** begin Information supplied **
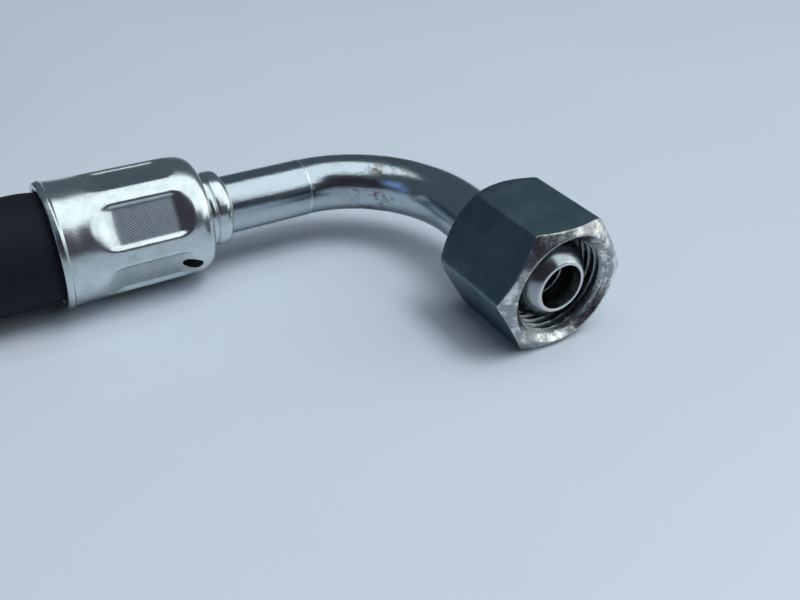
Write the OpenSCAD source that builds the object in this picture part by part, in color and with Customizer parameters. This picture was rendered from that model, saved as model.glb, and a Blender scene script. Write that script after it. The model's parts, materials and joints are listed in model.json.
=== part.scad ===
** end Information supplied **
** begin Information supplied **
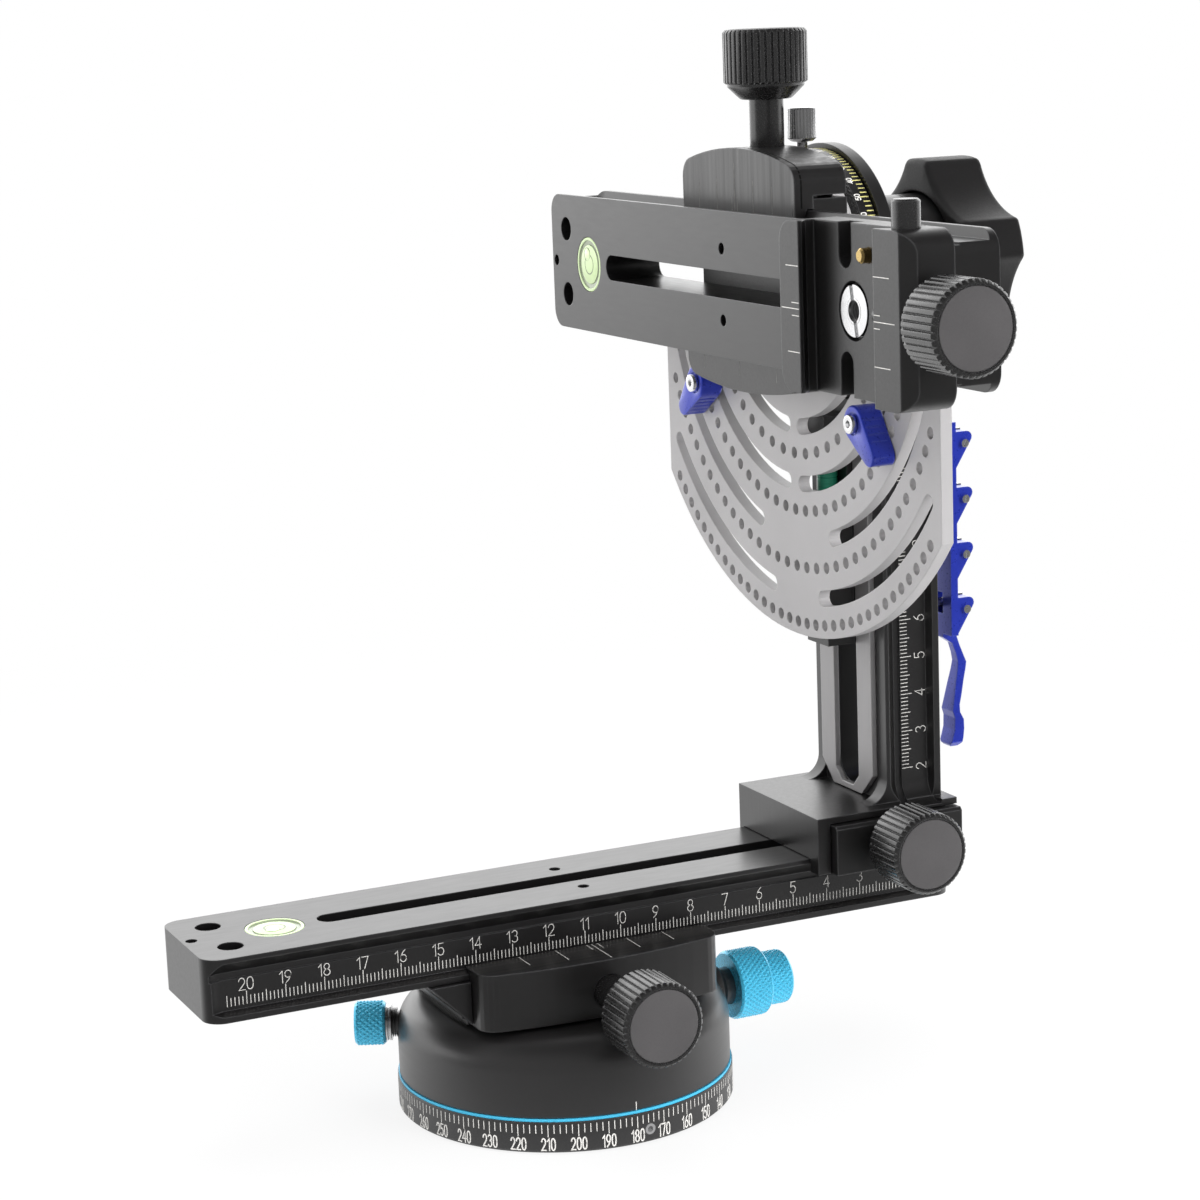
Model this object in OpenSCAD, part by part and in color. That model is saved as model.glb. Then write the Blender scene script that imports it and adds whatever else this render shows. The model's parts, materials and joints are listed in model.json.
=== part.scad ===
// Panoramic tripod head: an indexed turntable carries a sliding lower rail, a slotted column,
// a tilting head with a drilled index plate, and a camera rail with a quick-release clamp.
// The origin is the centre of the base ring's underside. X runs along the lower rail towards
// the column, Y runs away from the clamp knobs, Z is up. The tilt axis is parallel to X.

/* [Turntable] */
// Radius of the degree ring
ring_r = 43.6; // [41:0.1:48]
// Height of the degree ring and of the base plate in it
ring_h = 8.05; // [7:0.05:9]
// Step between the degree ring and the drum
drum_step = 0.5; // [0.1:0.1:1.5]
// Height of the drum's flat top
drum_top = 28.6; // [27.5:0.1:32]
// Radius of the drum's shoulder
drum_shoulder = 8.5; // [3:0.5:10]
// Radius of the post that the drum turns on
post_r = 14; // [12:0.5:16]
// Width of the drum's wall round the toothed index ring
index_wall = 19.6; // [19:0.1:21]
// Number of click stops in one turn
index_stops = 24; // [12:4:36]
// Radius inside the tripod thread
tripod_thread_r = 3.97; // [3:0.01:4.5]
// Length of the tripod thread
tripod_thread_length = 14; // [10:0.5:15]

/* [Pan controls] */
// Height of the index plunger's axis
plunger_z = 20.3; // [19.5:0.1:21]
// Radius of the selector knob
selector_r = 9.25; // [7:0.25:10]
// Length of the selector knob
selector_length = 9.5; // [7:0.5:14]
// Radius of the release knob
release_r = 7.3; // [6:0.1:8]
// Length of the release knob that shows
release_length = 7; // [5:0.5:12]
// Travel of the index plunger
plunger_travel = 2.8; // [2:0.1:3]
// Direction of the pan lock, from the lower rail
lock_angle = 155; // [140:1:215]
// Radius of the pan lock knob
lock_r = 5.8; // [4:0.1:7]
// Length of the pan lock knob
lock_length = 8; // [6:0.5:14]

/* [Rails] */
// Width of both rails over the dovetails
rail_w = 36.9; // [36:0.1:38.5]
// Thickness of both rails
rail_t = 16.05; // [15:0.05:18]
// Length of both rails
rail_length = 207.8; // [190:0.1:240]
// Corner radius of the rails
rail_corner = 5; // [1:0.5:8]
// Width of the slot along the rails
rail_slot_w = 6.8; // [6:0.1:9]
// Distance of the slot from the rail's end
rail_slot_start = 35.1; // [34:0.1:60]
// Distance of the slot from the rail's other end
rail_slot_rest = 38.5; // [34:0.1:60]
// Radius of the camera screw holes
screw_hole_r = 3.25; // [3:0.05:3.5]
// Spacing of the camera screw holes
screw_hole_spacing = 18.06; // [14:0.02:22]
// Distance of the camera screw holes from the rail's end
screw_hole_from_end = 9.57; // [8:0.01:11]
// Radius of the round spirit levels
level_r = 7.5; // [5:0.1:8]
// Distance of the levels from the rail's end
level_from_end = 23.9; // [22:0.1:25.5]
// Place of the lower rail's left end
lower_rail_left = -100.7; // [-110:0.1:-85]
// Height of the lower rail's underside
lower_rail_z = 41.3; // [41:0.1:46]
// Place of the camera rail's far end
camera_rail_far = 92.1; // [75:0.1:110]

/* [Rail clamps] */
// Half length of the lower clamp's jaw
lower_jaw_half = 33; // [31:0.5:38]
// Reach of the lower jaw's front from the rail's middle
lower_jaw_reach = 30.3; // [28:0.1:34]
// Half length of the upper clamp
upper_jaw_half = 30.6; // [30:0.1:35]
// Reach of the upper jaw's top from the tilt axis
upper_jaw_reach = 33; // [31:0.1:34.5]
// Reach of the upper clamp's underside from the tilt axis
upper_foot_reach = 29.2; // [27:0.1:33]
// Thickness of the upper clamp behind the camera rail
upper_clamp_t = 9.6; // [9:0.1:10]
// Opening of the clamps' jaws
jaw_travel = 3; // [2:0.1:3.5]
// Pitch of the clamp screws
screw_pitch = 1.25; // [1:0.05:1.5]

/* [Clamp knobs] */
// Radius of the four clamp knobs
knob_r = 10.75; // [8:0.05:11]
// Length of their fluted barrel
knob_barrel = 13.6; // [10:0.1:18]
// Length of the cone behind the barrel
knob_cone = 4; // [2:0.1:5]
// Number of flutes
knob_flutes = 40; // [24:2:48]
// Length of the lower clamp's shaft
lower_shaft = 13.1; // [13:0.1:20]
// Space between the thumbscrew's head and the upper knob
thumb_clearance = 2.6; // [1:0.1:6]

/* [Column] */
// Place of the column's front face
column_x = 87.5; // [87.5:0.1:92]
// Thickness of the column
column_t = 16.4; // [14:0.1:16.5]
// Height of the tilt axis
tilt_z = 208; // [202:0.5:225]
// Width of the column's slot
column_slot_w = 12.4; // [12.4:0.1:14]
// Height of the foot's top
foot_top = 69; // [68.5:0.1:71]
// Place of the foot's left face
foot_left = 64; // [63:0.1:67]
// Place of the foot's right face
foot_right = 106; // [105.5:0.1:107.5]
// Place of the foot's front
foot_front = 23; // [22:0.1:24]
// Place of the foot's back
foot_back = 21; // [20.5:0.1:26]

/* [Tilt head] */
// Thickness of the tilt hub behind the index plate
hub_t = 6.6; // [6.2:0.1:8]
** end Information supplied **
Exercise details:
Among the entries, how many lines include the word "object"? Answer with a single number and nothing further.

Full response:
2